Here was a link to the US stats-
"The link between teen parenthood and a life of poverty
caught the American public’s attention in the 70’s when
the nation became concerned about the “epidemic” of
teenage pregnancy. The relationship between early parenthood
and family poverty is strong. National
KidsCount data show that, among young people who
delay pregnancy until they are 20 years of age, graduate
from high school, and are married, only 8 percent live in
poverty. However, of those who fail to meet these three
goals, 78 percent live below the poverty line."
Pretty much the same statistical outcome here you'd expect and we've come a long way from my folks' time where they couldn't even contemplate a society that paid you not to work, let alone subsidised teen pregnancy. Only married widows got support payments and most had lost breadwinners at war. You got pregnant without any means of support and either your family supported you or you adopted out, bearing in mind there was no sure way sheeting home paternity and support from that quarter.

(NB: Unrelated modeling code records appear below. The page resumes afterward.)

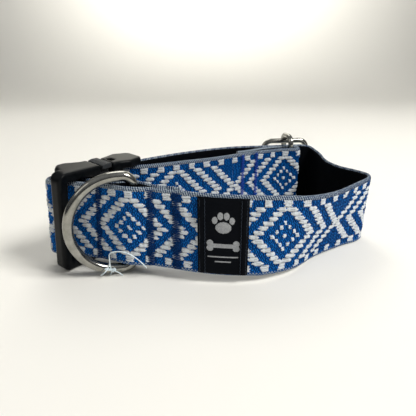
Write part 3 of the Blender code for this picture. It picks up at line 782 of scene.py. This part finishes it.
frame_points = []
for across, above, start in ((1, 1, 0), (-1, 1, 90), (-1, -1, 180), (1, -1, 270)):
    for a in swept(start, start + 90, 14):
        t = across * (SLIDER_HALF - SLIDER_ROUND) + SLIDER_ROUND * math.cos(a)
        z = above * (SLIDER_TALL - SLIDER_ROUND) + SLIDER_ROUND * math.sin(a)
        frame_points.append(slider_world(t, RAIL_OFFSET, z))
slider_frame = tube("slider_frame_wire", frame_points, SLIDER_R, NICKEL, 22, True)
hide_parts("slider_frame")
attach(slider_frame, "slider")

# the bar's upper half, as offsets and heights: up, out over the strap, and hooked round the frame's rail
upper = [(BAR_OFFSET, z) for z in np.linspace(0, SLIDER_TALL - 2.0, 12)]
for a in swept(180, 90, 12):
    upper.append((BAR_OFFSET + BAR_ROUND * (1 + math.cos(a)), SLIDER_TALL - 1.4 + BAR_ROUND * math.sin(a)))
for a in swept(90, -60, 20):
    upper.append((RAIL_OFFSET + HOOK_R * math.cos(a), SLIDER_TALL + HOOK_R * math.sin(a)))
bar_points = [slider_world(0, n, -z) for n, z in reversed(upper)]
bar_points += [slider_world(0, n, z) for n, z in upper[1:]]
slider_bar = tube("slider_bar_wire", bar_points, SLIDER_R, NICKEL, 22)
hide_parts("slider_bar")
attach(slider_bar, "slider")


# ---------------------------------------------------------------- tag thread
THREAD_R, KNOT_R = 0.28, 0.26
TIE_ANGLE = math.radians(167.0)  # where the thread is tied, round the ring's bow
WRAP = RING_WIRE / 2 + 0.45
# the long end on the strap: x in the plan, height off the seam plane, and place across the strap
ON_STRAP = [(-41.5, 5.6, -13.2), (-38.5, 4.4, -11.0), (-34.5, 3.6, -11.6)]
ON_STRAP += [(-30.5, 3.2, -15.0), (-27.5, 2.6, -19.2)]
tie_out, tie_up = bow(TIE_ANGLE)
tie = ring_axis + ring_dir * tie_out + up * tie_up
bow_depth = RING_DEPTH - RING_STRAIGHT
run = (ring_dir * (-bow_depth * math.cos(TIE_ANGLE)) + up * (RING_HALF * math.sin(TIE_ANGLE))).normalized()
rise = ring_side.cross(run).normalized()
if rise.z < 0:
    rise = -rise
ahead = ring_side if ring_side.y < 0 else -ring_side


def from_point(at, along_ring, forward, upward):
    return at + run * along_ring + ahead * forward + rise * upward


# a short end, one turn round the ring's wire, and the long end on to the strap
thread = [from_point(tie, 3.8, 2.6, -2.6), from_point(tie, 2.4, 4.2, 0.2)]
for k in range(25):
    a = math.radians(50 + 12 * k)
    thread.append(from_point(tie, 0.8 - 0.066 * k, WRAP * math.cos(a), WRAP * math.sin(a)))
for x, off, v in ON_STRAP:
    thread.append(Vector(MAIN.place(MAIN.at_x(x, FOLD_END), v, off)) / MM)
smooth_points = [tuple(p) for p in curved([tuple(p * MM) for p in thread], 0.0006)]
tag = tube("tag_thread_strand", smooth_points, THREAD_R, THREAD, 10)
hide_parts("tag_thread")
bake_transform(tag)

# its knot, a trefoil with a second end and a small bow
knot_at = from_point(tie, -1.4, WRAP + 0.2, 0.7)
knot = [from_point(knot_at, -4.6, 0.4, -2.4), from_point(knot_at, -2.4, 0.6, -0.9)]
for k in range(41):
    t = 2 * math.pi * k / 40
    turn_run = 0.3 * (math.sin(t) + 2 * math.sin(2 * t))
    turn_rise = 0.3 * (math.cos(t) - 2 * math.cos(2 * t))
    knot.append(from_point(knot_at, turn_run, -0.48 * math.sin(3 * t), turn_rise))
for r, f, h in ((1.6, 0.3, 0.5), (3.2, 0.4, 0.8), (4.1, 0.3, 0.4), (2.9, 0.3, 0.0), (0.8, 0.2, 0.0)):
    knot.append(from_point(knot_at, r, f, h))
knot_points = [tuple(p) for p in curved([tuple(p * MM) for p in knot], 0.0003)]
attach(tube("tag_thread_knot", knot_points, KNOT_R, THREAD, 8), "ring")


# ---------------------------------------------------------------- stage, lights and camera, in metres
def sweep(name, colour):
    """A pale floor that curves up into a wall behind the object."""
    profile = [(-4.0, 0.0), (1.0, 0.0)]
    profile += [(1.0 + math.sin(a), 1.0 - math.cos(a)) for a in swept(5, 90, 18)]
    profile.append((2.0, 4.0))
    points = [(x, y, z) for y, z in profile for x in (-5.0, 5.0)]
    faces = [(2 * k, 2 * k + 1, 2 * k + 3, 2 * k + 2) for k in range(len(profile) - 1)]
    mat, _, _ = shader(name, colour, 0.9)
    obj = add_mesh(name, points, faces, [mat])


def area(name, at, target, size, power, colour, spread=180):
    """A square light in watts, aimed at a target."""
    data = bpy.data.lights.new(name, "AREA")
    data.spread = math.radians(spread)
    data.energy, data.size, data.color = power, size, colour
    obj = add_object(name, data)
    obj.location = at
    obj.rotation_euler = (Vector(target) - Vector(at)).to_track_quat("-Z", "Y").to_euler()


def studio(strength, horizon, zenith):
    """A world that is dim at the horizon and bright overhead."""
    world = bpy.data.worlds.new("studio")
    world.use_nodes = True
    sky = world.node_tree
    height = node(sky, "ShaderNodeSeparateXYZ")
    fade = ramp_between(sky, 0.0, 0.75, horizon, zenith)
    sky.links.new(node(sky, "ShaderNodeTexCoord").outputs["Generated"], height.inputs["Vector"])
    sky.links.new(height.outputs["Z"], fade.inputs["Fac"])
    sky.links.new(fade.outputs["Color"], sky.nodes["Background"].inputs["Color"])
    sky.nodes["Background"].inputs["Strength"].default_value = strength
    bpy.context.scene.world = world


sweep("floor", (0.86, 0.845, 0.79))
area("key", (0.75, -0.38, 0.9), (0.03, 0, 0.02), 0.4, 14.0, (1.0, 0.985, 0.96))
area("fill", (-0.9, -0.35, 0.75), (-0.05, 0, 0.02), 0.5, 0.8, (1.0, 0.95, 0.86))
area("back", (-0.15, 0.6, 0.95), (0, 0, 0.02), 0.5, 3.2, (1.0, 0.98, 0.94))
area("wall_wash", (0, 0.5, 1.2), (0, 2.0, 0.9), 1.0, 13.0, (1.0, 0.98, 0.93), 80)
studio(0.42, (0.10, 0.105, 0.12), (0.78, 0.79, 0.80))
bpy.context.scene.view_settings.view_transform = "Standard"

lens = bpy.data.cameras.new("camera")
lens.lens, lens.sensor_width = 32.45, 36.0
lens.clip_start = 0.01
camera = add_object("camera", lens)
camera.location = (-0.00497, -0.19828, 0.090)
camera.rotation_euler = (math.radians(70.0), 0, 0)
bpy.context.scene.camera = camera
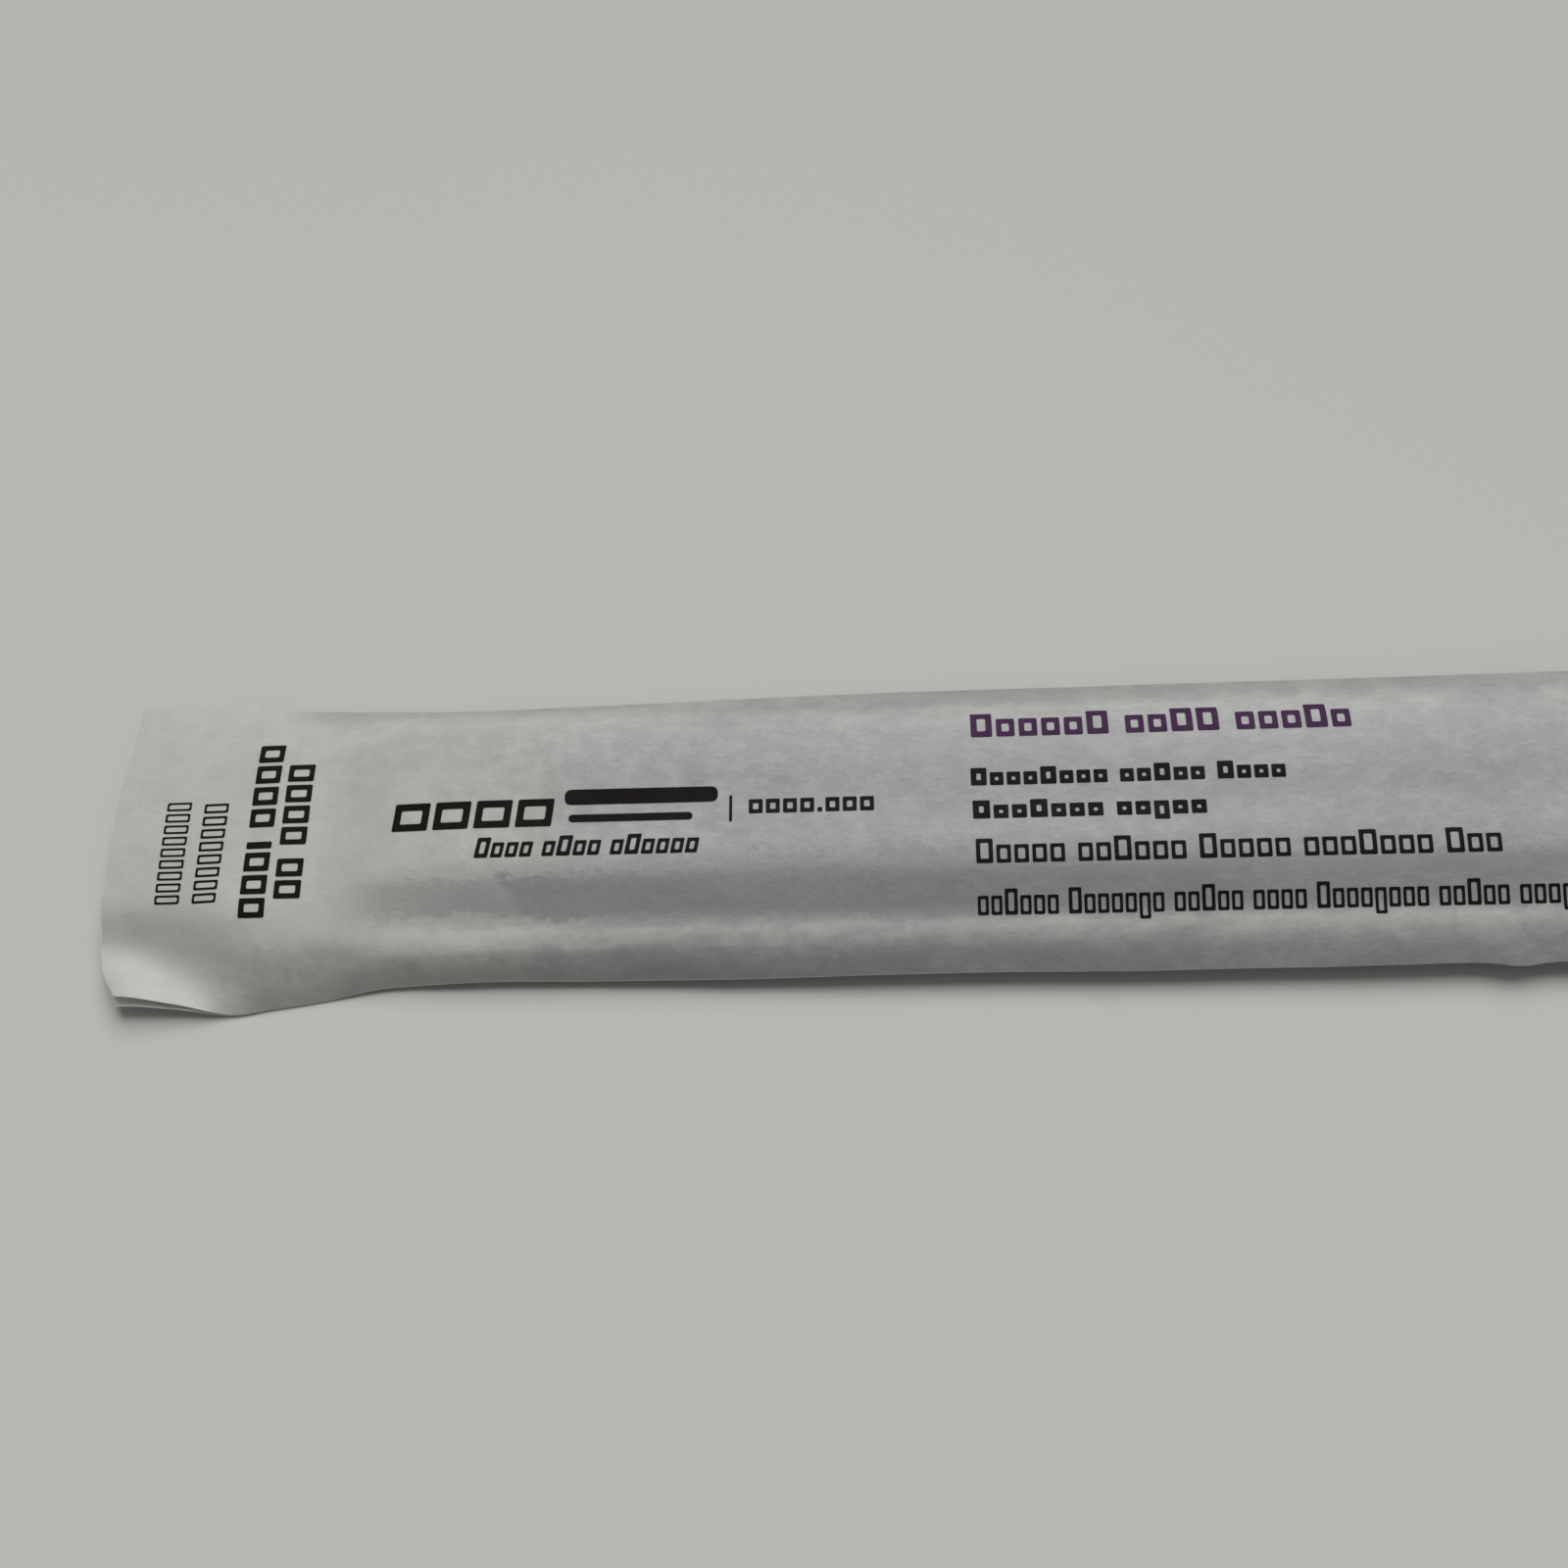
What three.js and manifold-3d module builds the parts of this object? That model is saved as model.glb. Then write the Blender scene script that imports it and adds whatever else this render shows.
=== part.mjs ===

A strict moral code and one that saw the moral majority want to rescue the half-caste offspring of what the 'good society' viewed as low moral white men taking advantage of poor aboriginal women, who almost universally became outcasts from their own culture as a result.
By the late 60s and early 70s my generation would pooh pooh all that and sweep it away with some unintended consequences and a rewrite of the history books. Such social change never occurs in a vacuum and with penicillin conquering STDs and the Pill, plus a remarkable period of post war prosperity, the social attitudinal change of a bulging youth demographic was fairly understandable. Interestingly enough the AIDS threat impacted such 'free love' thinking for a while until the threat abated but there is now some thought emerging a new threat from antibiotics resistant STDs may see a swing back again to the moral code of my parents' days.
In any case, despite all my generation's pooh poohing of our parents moral code, most of us followed their path to lifetime success more or less and we teach our kids the same.